FluidSF uses pytest to write and execute tests.

Install pytest with pip (also available through conda-forge):

$ pip install -U pytest

You can skip the previous step if you already installed the test optional dependencies (see Installing optional dependencies).

To run all tests in the tests directory:

$ pytest tests/*

To run a specific test:

$ pytest tests/test_bin_data.py

pytest provides an output including the number of tests that pass and a traceback of failed tests. It is typically easier to debug one test at a time, so we suggest contributors add one test, ensure the test passes, and then add the next test.

Example notebooks and scripts

Example Jupyter notebooks and python scripts can be found in the examples directory. If you would like to write a new example, follow the format of the current Jupyter notebook examples and then create a stripped-down python script to accompany your example, similar to the current python scripts.

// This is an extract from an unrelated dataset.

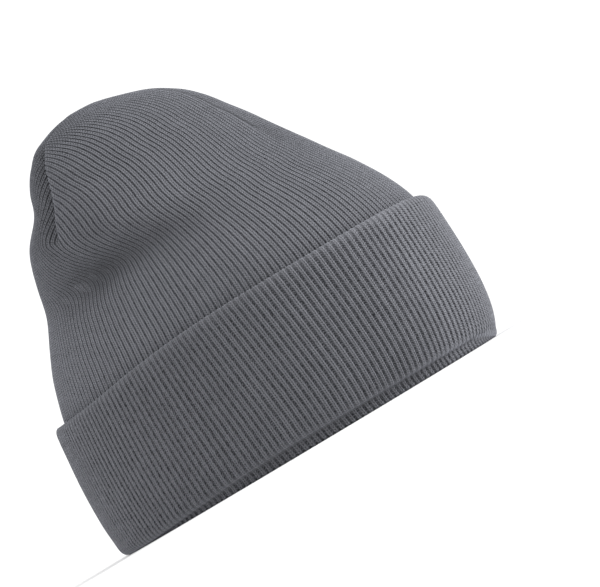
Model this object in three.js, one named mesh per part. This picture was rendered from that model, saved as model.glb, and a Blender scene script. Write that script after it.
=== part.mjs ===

Steps for running the examples:

$ cd fluidsf
$ pip install .'[examples]' #Install optional dependencies
$ python examples/python_scripts/*.py
$ jupyter execute examples/jupyter_notebooks/*.ipynb

You can of course open the scripts and notebooks in your development environment of choice.

Notebooks and scripts are executed during deployment, so your new example should run successfully during CI for pull request approval.

Advanced examples are also available, though they require the user/developer to access datasets separately from FluidSF (e.g. through PO.DAAC and AVISO). The data acquisition methods are discussed in the example notebooks.